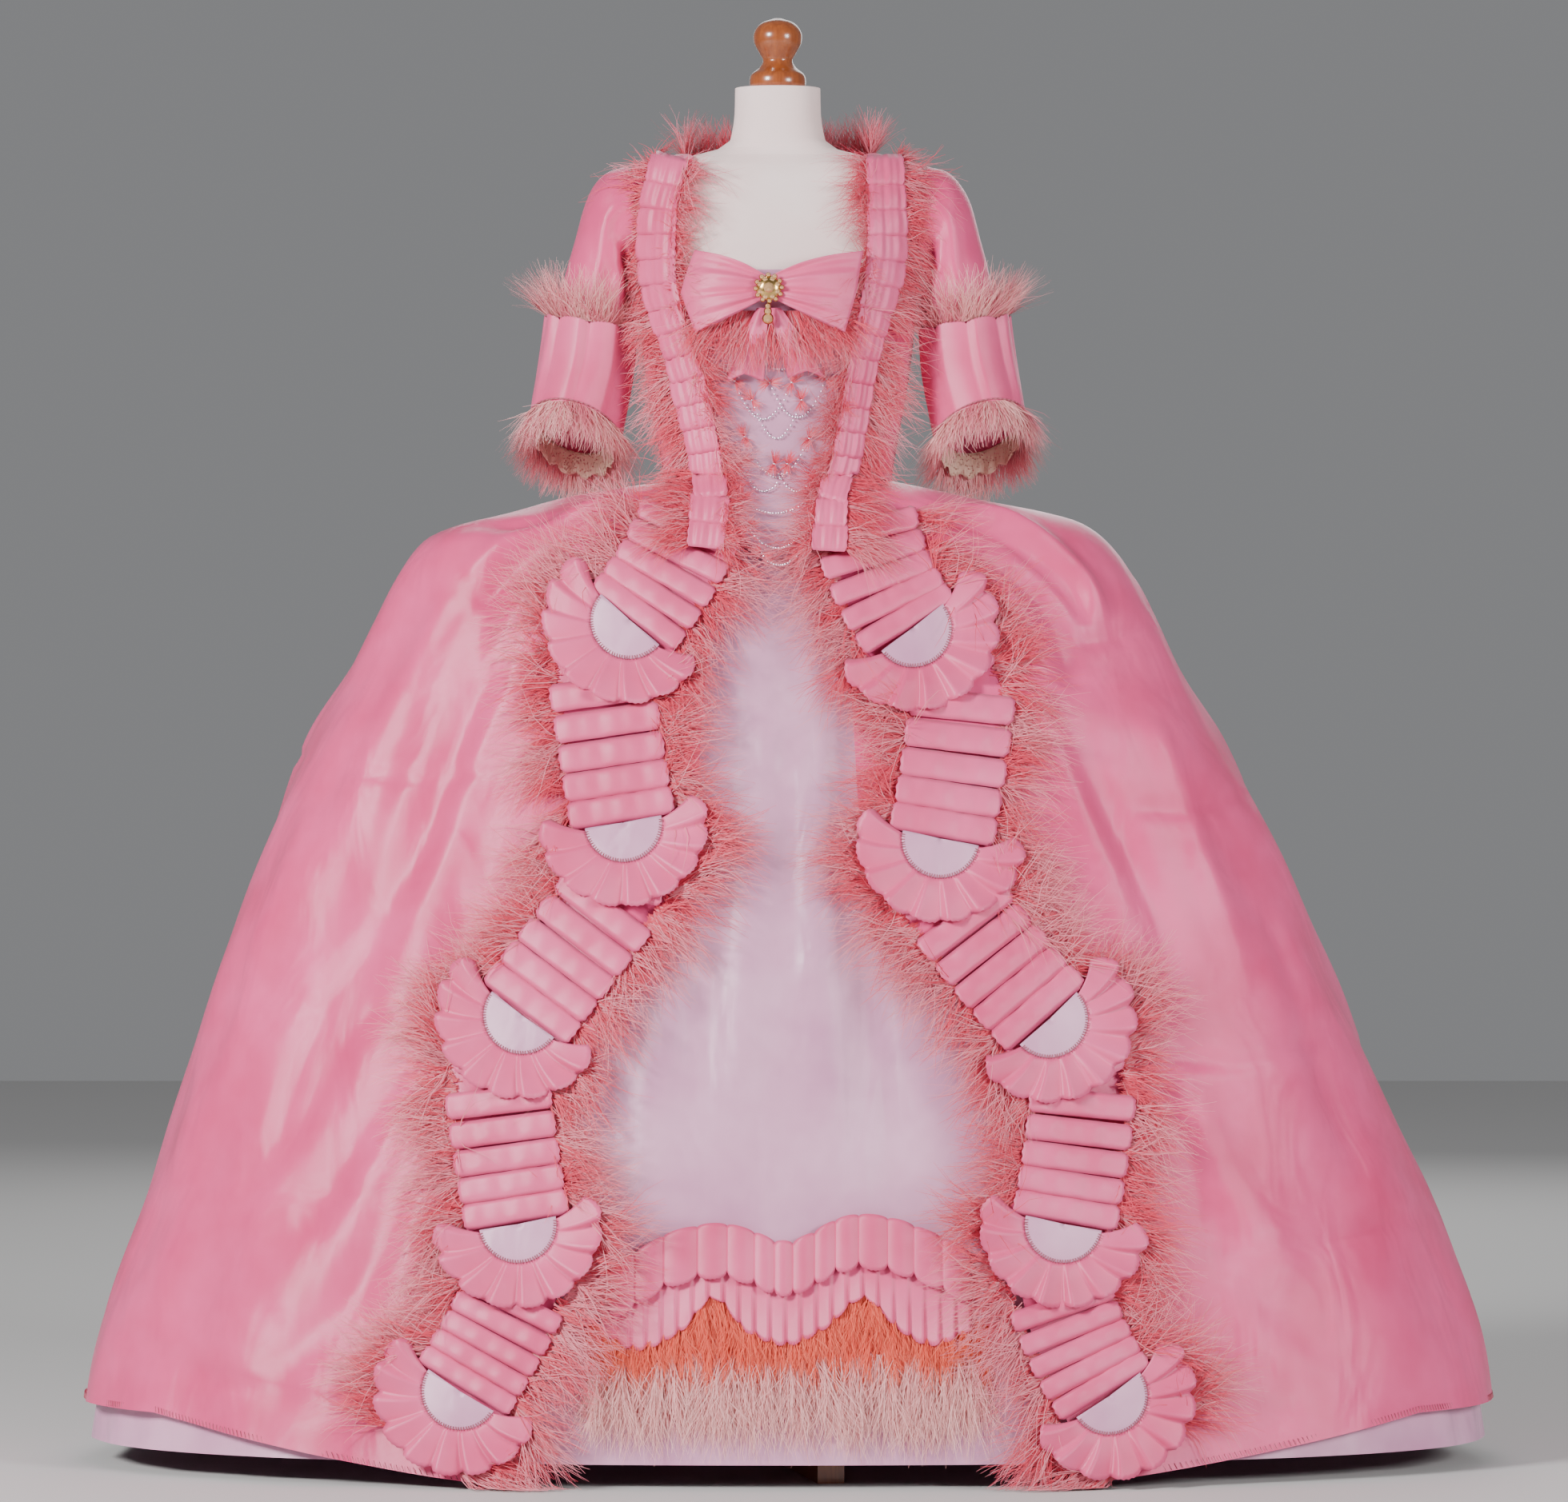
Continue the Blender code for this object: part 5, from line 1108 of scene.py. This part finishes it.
def build_hem():
    tabs = []
    for (a, d), (b, e) in zip(HEM_TABS, HEM_TABS[1:]):
        grid = []
        for r in range(12):
            v = r / 11
            row = []
            for c in range(15):
                u = c / 14
                bell = math.sqrt(max(1 - abs(2 * u - 1) ** 2.4, 0.0))
                low = 54 + 12 * bell - (1.2 if c % 2 else 0)
                high = -5 * bell
                x = a + (b - a) * (u * 1.06 - 0.02)
                y = d + (e - d) * u + high + (low - high) * v
                dome = math.sin(math.pi * (0.1 + 0.85 * u)) ** 0.7
                row.append(PETTICOAT_BODY.seen(x, y, 0.0054 + 0.0056 * dome + 0.0010 * v))
            grid.append(row)
        tabs.append(grid)
    patches("hem_tabs", tabs, [TRIM], ["petticoat_tabs"])
    top = Curve([r[0] for r in RUFFLE], [r[1] for r in RUFFLE])
    low = Curve([r[0] for r in RUFFLE], [r[2] for r in RUFFLE])
    grid = []
    for r in range(12):
        v = r / 11
        row = []
        for i in range(289):
            share = i / 288
            across = RUFFLE[0][0] + (RUFFLE[-1][0] - RUFFLE[0][0]) * share
            fold = pleat_fold(share, RUFFLE_PLEATS)
            lobe = abs(math.sin(math.pi * RUFFLE_PLEATS * share)) ** 0.6
            start = top(across) + 6
            end = low(across) - 6 + 7 * lobe - (1.3 if i % 2 else 0)
            row.append(PETTICOAT_BODY.seen(across, start + (end - start) * v,
                                           0.0032 + 0.0055 * fold * v ** 0.8 + 0.001 * v))
        grid.append(row)
    patches("hem_ruffle", [grid], [TRIM], ["petticoat_ruffle"])
    wild = np.random.default_rng(80)
    parts = []
    for upper, lower, count, short, long, kind in HEM_FEATHERS:
        across = wild.uniform(735, 1232, count)
        down = wild.uniform(upper, lower, count)
        down = np.maximum(down, np.interp(across, [r[0] for r in RUFFLE], [r[2] for r in RUFFLE]) - 12)
        knots = np.linspace(730, 1240, 24)
        table = np.array([[PETTICOAT_BODY.seen(x, d, 0.0022) for x in knots]
                          for d in np.linspace(upper, lower, 3)])
        fx = (across - 730) / 510 * 23
        fd = (down - upper) / (lower - upper) * 2
        ix, jd = np.minimum(fx.astype(int), 22), np.minimum(fd.astype(int), 1)
        tx, td = (fx - ix)[:, None], (fd - jd)[:, None]
        place = ((table[jd, ix] * (1 - tx) + table[jd, ix + 1] * tx) * (1 - td)
                 + (table[jd + 1, ix] * (1 - tx) + table[jd + 1, ix + 1] * tx) * td)
        lean = wild.normal(size=(400, 3)) * 0.17
        way = np.array([0.0, -0.14, -1.0]) + lean[(across / 5).astype(int)]
        way = way + wild.normal(size=(count, 3)) * 0.15
        parts.append((place, way, np.tile(FORWARD, (count, 1)), wild.uniform(short, long, count),
                      np.full(count, kind)))
    barbs("hem_feathers", joined(parts), [ORANGE, BLUSH], ["petticoat_fringe"], width=0.0010,
          droop=0.3, curl=0.45, seed=81, steps=3, lowest=0.004)


# Cuff, neck and bow feathers, bow, brooch and stomacher

def build_cuff_feathers(side, mirror):
    wild = np.random.default_rng(90)
    for place, row, drop, rise, spread, droop, sizes, count in (
            ("top", CUFF[0], -0.002, 1, 0.55, 0.25, (0.035, 0.070), 1500),
            ("hem", CUFF[-1], -0.004, -1, 0.42, 0.4, (0.030, 0.055), 2800)):
        ring = np.array(limb_ring(row, mirror, 60, grow=-0.002, drop=drop))
        out = (ring - ring.mean(axis=0)) * np.array([1, 1, 0])
        out /= np.linalg.norm(out, axis=1, keepdims=True)
        rows = [(p, o * spread + np.array([0, 0, rise]), o) for p, o in zip([*ring, ring[0]], [*out, out[0]])]
        root, way, up, which = plumes(rows, count, 0.24, wild, 10, 0.9)
        size = wild.uniform(*sizes, len(root))
        if place == "top":
            size *= np.where(up[:, 0] * mirror < -0.5, 0.6, 1.0)
        barbs(f"cuff_{place}_feathers_{side}", (root, way, up, size, mixed(which, 0.4, wild)), [BLUSH, DUSTY],
              [f"cuff_{place}_fringe_{side}"], width=0.0009, droop=droop, curl=0.5, seed=91)
    cord = ring + out * 0.003
    sew(f"cuff_cord_{side}", list(zip(cord, np.roll(cord, -1, axis=0))), THREAD, 0.0009)


def build_neck_and_bow():
    wild = np.random.default_rng(100)
    neck, under_bow = [], []
    for i in range(24):
        turn = 200 + 140 * i / 23
        edge = 1.436 + 0.017 * (1 - (90 - abs(turn - 270)) / 90) + 0.004
        up = BODICE_BODY.normal(edge, turn)
        neck.append((BODICE_BODY.point(edge, turn),
                     up * np.array([0.5, 0.5, 0.0]) + np.array([0, 0, 1.0]), up))
    for i in range(12):
        across = 885 + (1045 - 885) * i / 11
        under_bow.append((BODICE_BODY.seen(across, 388, 0.0015), np.array([(i - 5.5) * 0.08, -0.12, -1.0]),
                          np.array(FORWARD)))
    for place, rows, count, spread, stand, short, long, dusty, droop, seed in (
            ("neck", neck, 2000, 0.28, 0.8, 0.03, 0.062, 0.5, 0.35, 101),
            ("bow", under_bow, 1600, 0.22, 0.28, 0.035, 0.075, 0.4, 0.3, 102)):
        root, way, up, which = plumes(rows, count, spread, wild, 12, stand)
        length = wild.uniform(short, long, len(root))
        barbs(f"{place}_feathers", (root, way, up, length, mixed(which, dusty, wild)), [CORAL, DUSTY],
              [f"{place}_fringe"], width=0.0009, droop=droop, curl=0.5, seed=seed)
    knot = np.array(BOW_KNOT, float)
    for side, corners in BOW_WINGS.items():
        high, mid, low = (np.array(c, float) for c in corners)
        sign = -1 if side == "left" else 1
        spots = []
        for v in range(41):
            share = v / 40
            outer = high + (mid - high) * share * 2 if share <= 0.5 else mid + (low - mid) * (share * 2 - 1)
            near = knot + np.array([sign * 2, (share - 0.5) * 22])
            row = []
            for k in range(44):
                f = k / 44
                front = f < 0.55
                t = f / 0.52 if f < 0.52 else 1 - (f - 0.55) / 0.45 if f > 0.55 else 1.0
                t = min(max(t, 0.0), 1.0)
                belly = math.sin(math.pi * min(t * 0.9, 1.0))
                height = 0.0090 + 0.0075 * belly if front else 0.0045 - 0.0005 * belly
                gathers = 0.0034 * math.cos(share * 5.4 * math.pi + 0.6) + 0.0016 * math.cos(share * 13 * math.pi)
                ripple = gathers * (min(t * 3.0, 1.0) * (1 - t) ** 0.7)
                place = near + (outer - near) * t
                row.append(BODICE_BODY.seen(*place, BOW_LIFT - 0.010 + height + (ripple if front else 0)))
            spots.append(row)
        cloth(f"bow_wing_{side}", spots, [TRIM], [f"bow_{side}"], closed=True,
              thick=0.0006)
    for side, end in BOW_TAILS.items():
        end = np.array(end, float)
        start = knot + np.array([-8 if side == "left" else 9, 24])
        grid = []
        for r in range(24):
            t = r / 23
            half = 6 + 17 * t ** 0.8
            place = start + (end - start) * t
            row = []
            for c in range(13):
                u = c / 6 - 1
                notch = -10 * (1 - abs(u)) * max(0.0, (t - 0.8) / 0.2)
                lift = 0.0088 + 0.0022 * math.cos(u * 3.0 + 0.5) + 0.001 * math.sin(t * 5)
                row.append(BODICE_BODY.seen(place[0] + half * u, place[1] + notch, lift))
            grid.append(row)
        cloth(f"bow_ribbon_{side}", grid, [TRIM], [f"bow_tail_{side}"],
              thick=0.0006)
    build_brooch(knot)
    build_stomacher_trims(wild)


def ball(middle, radius, rings, sides, flat):
    """Small round stone as points and faces."""
    points = [(middle[0] + radius * math.sin(a) * math.cos(b), middle[1] - radius * flat * math.cos(a),
               middle[2] + radius * math.sin(a) * math.sin(b))
              for a in np.linspace(0.12, math.pi - 0.12, rings)
              for b in np.linspace(0, 2 * math.pi, sides, endpoint=False)]
    faces = grid_faces(rings, sides, True)
    faces += [tuple(range(sides)), tuple((rings - 1) * sides + c for c in reversed(range(sides)))]
    return points, faces


def join(parts):
    points, faces = [], []
    for some, more in parts:
        faces += [tuple(i + len(points) for i in face) for face in more]
        points += list(some)
    return points, faces


def build_brooch(knot):
    middle = BODICE_BODY.seen(*knot) + np.array([0.0, -0.0255, 0.0])
    gilt, stones = [], []
    gilt.append(ball(middle + np.array([0, 0.004, 0]), 0.0135, 8, 20, 0.45))
    stones.append(ball(middle + np.array([0, -0.002, 0]), 0.0062, 6, 8, 0.7))
    for ring, count, size in ((0.0100, 8, 0.0034), (0.0142, 12, 0.0024)):
        for i in range(count):
            angle = 2 * math.pi * i / count + ring * 40
            spot = middle + np.array([ring * math.cos(angle), 0.0015, ring * math.sin(angle)])
            stones.append(ball(spot, size, 5, 6, 0.8))
            gilt.append(ball(spot + np.array([0, 0.0016, 0]), size * 1.3, 5, 10, 0.4))
    for drop, size in ((0.0200, 0.0028), (0.0255, 0.0036), (0.0335, 0.0052)):
        spot = middle + np.array([-0.001, 0.002, -drop])
        stones.append(ball(spot, size, 6, 8, 0.7))
        gilt.append(ball(spot + np.array([0, 0.002, 0]), size * 1.25, 5, 12, 0.4))
    points, faces = join(gilt)
    add("brooch_setting", points, faces, [GOLD], ["brooch"])
    points, faces = join(stones)
    add("brooch_stones", points, faces, [CRYSTAL], smooth=False)


# Garlands on the stomacher: px across and down of the start, px down of the lowest point, px of the end.
GARLANDS = [
    (938, 428, 462, 1012, 430), (918, 476, 524, 990, 478), (940, 500, 548, 1002, 500),
    (962, 478, 522, 1034, 474), (930, 546, 596, 1012, 548), (925, 578, 612, 985, 580), (968, 580, 612, 1028, 574),
    (926, 622, 640, 1012, 622), (934, 656, 684, 1010, 656), (952, 690, 706, 998, 690),
]


def build_stomacher_trims(wild):
    discs, tufts = [], []
    for x0, y0, y1, x2, y2 in GARLANDS:
        steps = int(abs(x2 - x0) / 4.2) + 5
        for i in range(steps + 1):
            t = i / steps
            x = x0 + (x2 - x0) * t
            y = y0 + (y2 - y0) * t + (y1 - (y0 + y2) / 2) * 4 * t * (1 - t)
            spot = BODICE_BODY.seen(x + wild.uniform(-0.8, 0.8), y, -0.0028)
            discs.append(ball(spot, 0.0014, 3, 6, 0.35))
        tufts += [(x0, y0), (x2, y2)]
    points, faces = join(discs)
    add("sequins", points, faces, [SEQUIN], smooth=False)
    roots, ways, lengths = [], [], []
    for x, y in tufts:
        base = BODICE_BODY.seen(x, y, -0.0030)
        lean = wild.uniform(0, 6.28)
        for _ in range(64):
            angle = lean + wild.normal() * 0.45 + (math.pi if wild.random() < 0.5 else 0)
            roots.append(base)
            ways.append((math.cos(angle), -0.45, math.sin(angle)))
            lengths.append(wild.uniform(0.010, 0.019))
    picks = (wild.random(len(roots)) < 0.25).astype(int)
    barbs("stomacher_tufts", (roots, ways, np.tile(FORWARD, (len(roots), 1)), lengths, picks), [CORAL, DUSTY],
          (), width=0.0011, droop=0.1, curl=0.3, seed=110, steps=3)


def build_hem_stitches():
    """Whipped stitches along the robe's hem, from each front corner round to the back."""
    for side in ("left", "right"):
        pairs = []
        turns = np.linspace(111, 262, 280) if side == "left" else np.linspace(67, -82, 280)
        for turn in turns:
            turn = float(turn)
            low = hem_height(turn)
            pairs.append((SKIRT_BODY.point(low + 0.001, turn, 0.0006),
                          SKIRT_BODY.point(low + 0.007, turn + 0.25, 0.0006)))
        sew(f"hem_stitches_{side}", pairs, THREAD, 0.0004)


def build_stage():
    mesh = bpy.data.meshes.new("floor")
    mesh.from_pydata([(-9, -9, 0), (9, -9, 0), (9, 9, 0), (-9, 9, 0)], [], [(0, 1, 2, 3)])
    look = Look("floor_paint", roughness=0.8)
    specks = look.node("TexNoise", Scale=3.0, Detail=4.0)
    look.tones(specks.outputs["Fac"], (0.62, 0.61, 0.60), (0.68, 0.67, 0.66))
    mesh.materials.append(look.made)
    put("floor", mesh)
    world = bpy.data.worlds.new("studio")
    bpy.context.scene.world = world
    world.use_nodes = True
    world.node_tree.nodes["Background"].inputs["Color"].default_value = (0.93, 0.94, 0.97, 1)
    world.node_tree.nodes["Background"].inputs["Strength"].default_value = 0.24
    for name, place, power, size in LIGHTS:
        lamp = bpy.data.lights.new(name, "AREA")
        lamp.energy = power
        lamp.size = size
        light = put(name, lamp)
        light.location = place
        way = np.array(LIGHT_AIM, float) - np.array(place)
        tilt = math.acos(-way[2] / np.linalg.norm(way))
        light.rotation_euler = (tilt, 0, math.atan2(way[1], way[0]) - math.pi / 2)
    lens = bpy.data.cameras.new("view")
    lens.lens = LENS_MM
    lens.sensor_width = 36.0
    lens.clip_end = 60
    camera = put("view", lens)
    camera.location = (SHIFT[0] + 0.007, SHIFT[1] - EYE_DISTANCE, EYE_HEIGHT)
    camera.rotation_euler = (math.radians(90), 0, 0)
    bpy.context.scene.camera = camera


build_form()
build_robe()
build_petticoat()
build_sack()
build_bodice()
build_sleeves()
for side, mirror in (("left", -1), ("right", 1)):
    build_skirt_trims(side)
    build_bodice_trims(side)
    build_cuff_feathers(side, mirror)
build_hem()
build_neck_and_bow()
build_hem_stitches()
build_stage()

[EXERCISE DETAILS] Find how many lines of the listing include the string "scene" and give that number, nothing else.

[SOLUTION TO THIS TASK] 3